And please again, I don't force you my ideas and experience. Just trying to put other angle to the view. And will not change anything on the fact, that rsync if ideal solutions for even when the design is from scratch really bad :)) Idea of filesystem developed back in 80's is bad. ... And still solving the purpose. Like HFS, NTSF, and majority of others ;)

And you really make me smile (mean like smile, when you are happy, not like be funny) because exactly that is possible, you can create snapshot, repipe it into continuos file and you are back with rsync. If it works for you? ...

Thank for interesting discussion... don't tell my wife. She hates me for this. She can't stand more than 15 minutes. Next time I will explain the stories around crashes and data lose.
mk01 Offline


 
Posts: 65
Joined: Mon Sep 17, 2012 1:16 am

Re: Contemplating ZFS

Post by ghaskins » Mon Feb 04, 2013 10:58 am

mk01 wrote:Rsync needs to realize, what is missing, updated, the same. Over and over again.It's like an article I red somewhere on the intrnet, that to compare two files is really fast, because it just needs a hash of the file to compare. But how the hash is crated? By reading the whole file. And filesystem is always changing world.


Note that the default mode of rsync is to pre-qualify files for consideration based on their modification-time and size (unless you override with the --checksum option, which I do not). The default mode only computes the checksum when the time/size differ. There is no way my system could compute the actual checksums in about 5 minutes with 3TB of data within 3 million files. It would take several hours, at the least.

Simply design of files transfer is not for 21st century. It works until you have one machine, with one user and only with coordination I can admit that authors of rsync know what they are doing, but simply this concept had no place in the world decade ago. And again, it's still good for some operations, the same way as snail mail.


It seems this is more of an argument that you should snapshot your data atomically before sending it more than it is an argument in favor of one method of replication over another. And its a point I fully agree with (its just not currently an option for me).

And if you stated at the beginning, that rsync just sync the difference, this needs to be proved and checked. Answer for that? Copy on write? Oh, ZFS is that again?


I am taking advantage of zfs cow/snapshots on the backend for this purpose. If your argument is that rsync is somehow unreliable at creating replicas, please provide more information. I believe rsync is used by many many people for backups, so if its broken there are many that would want to know about it.

zfs send doesn't waste time with that. Just sends stream of data.


Like I said, this is a theoretical advantage of zfs-send. Since ZFS actively maintains the checksums and b-trees within the metadata, they don't need to be re-computed to generate a delta. However, in practice rsync ends up being fairly fast and efficient at this (at least for my 3TB/3M dataset) so its not an issue.

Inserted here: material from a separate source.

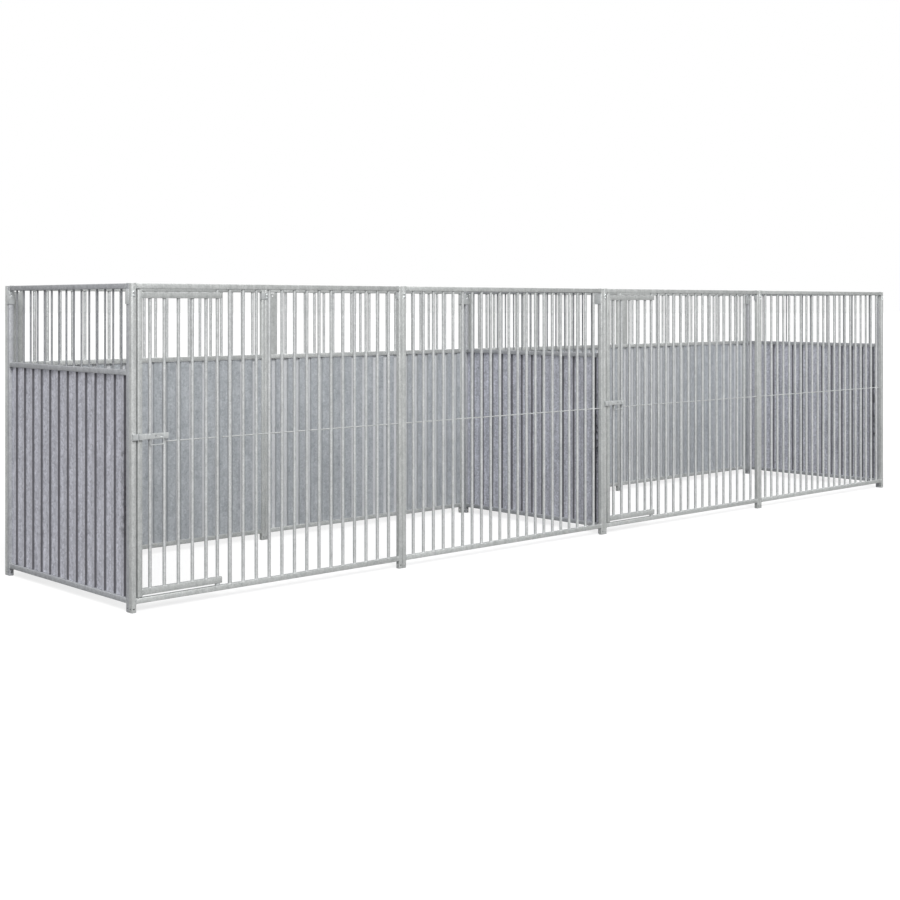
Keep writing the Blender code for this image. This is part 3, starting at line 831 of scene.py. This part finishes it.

Believe me, that mathematical models and modern solutions for low level design of transactions, cloud filesystems etc is there for a reason.


Again, this is just an argument in favor of snapshotting before you replicate (which I agree with). It had nothing to do with how you replicate.

And will not change anything on the fact, that rsync if ideal solutions for even when the design is from scratch really bad :)) Idea of filesystem developed back in 80's is bad. ... And still solving the purpose. Like HFS, NTSF, and majority of others ;)


There is a ton that ZFS does well. I just don't think zfs-send when you have large deltas over an unreliable and slow link is one of them.

And you really make me smile (mean like smile, when you are happy, not like be funny) because exactly that is possible, you can create snapshot, repipe it into continuos file and you are back with rsync. If it works for you? ...


I assume you are arguing that my statement about the ideal solution being snapshots+rsync is comical b/c that is the same thing that zfs-send is doing? If so, I still argue it is not because of all the points I brought up regarding the "unreliable connection recovery options" that started this subtopic.

Kind Regards,
-Greg
ghaskins Offline


 
Posts: 52
Joined: Sat Nov 17, 2012 9:37 am

Re: Contemplating ZFS

Post by mk01 » Mon Feb 04, 2013 3:49 pm

I wanted to say exact opposite. this must have been my poor english. I was smiling because I always like to see good and creative solutions.

And no I never intended to say, that I have informations about bugs in rsync. No, on a contrary. It;s miracle, that it's working to happiness of many people. And again, I'm not questioning rsync's quality of programming work as a robust tools. But the desing, desing.

Thinks which are bothering me and I was explaining, try using rsync on for collaboration and in groups. Try to build upon such system data center backups solution for regulated environments - I'm thinking of conformity to and predicability. It's impossible.

How you know, that after resync (resume) it will start at correct location of the file? How you now, that part of the file on one or other side is not changed already? You are not thinking, that need to traverse whole filesystem just to get list of targets is greatly ineffective? You really means, that changed timestamp means changed data? How you can check, that the data meant for transfer have been delivered?

It's impossible to just send one huge structured photo Library intact without blocking the access before. How would you transfer your 200GB Aperture Library even only to backup and be work with it at same time? How you can manage. How you even can take a pool of data and say, it's really backup from one exact day?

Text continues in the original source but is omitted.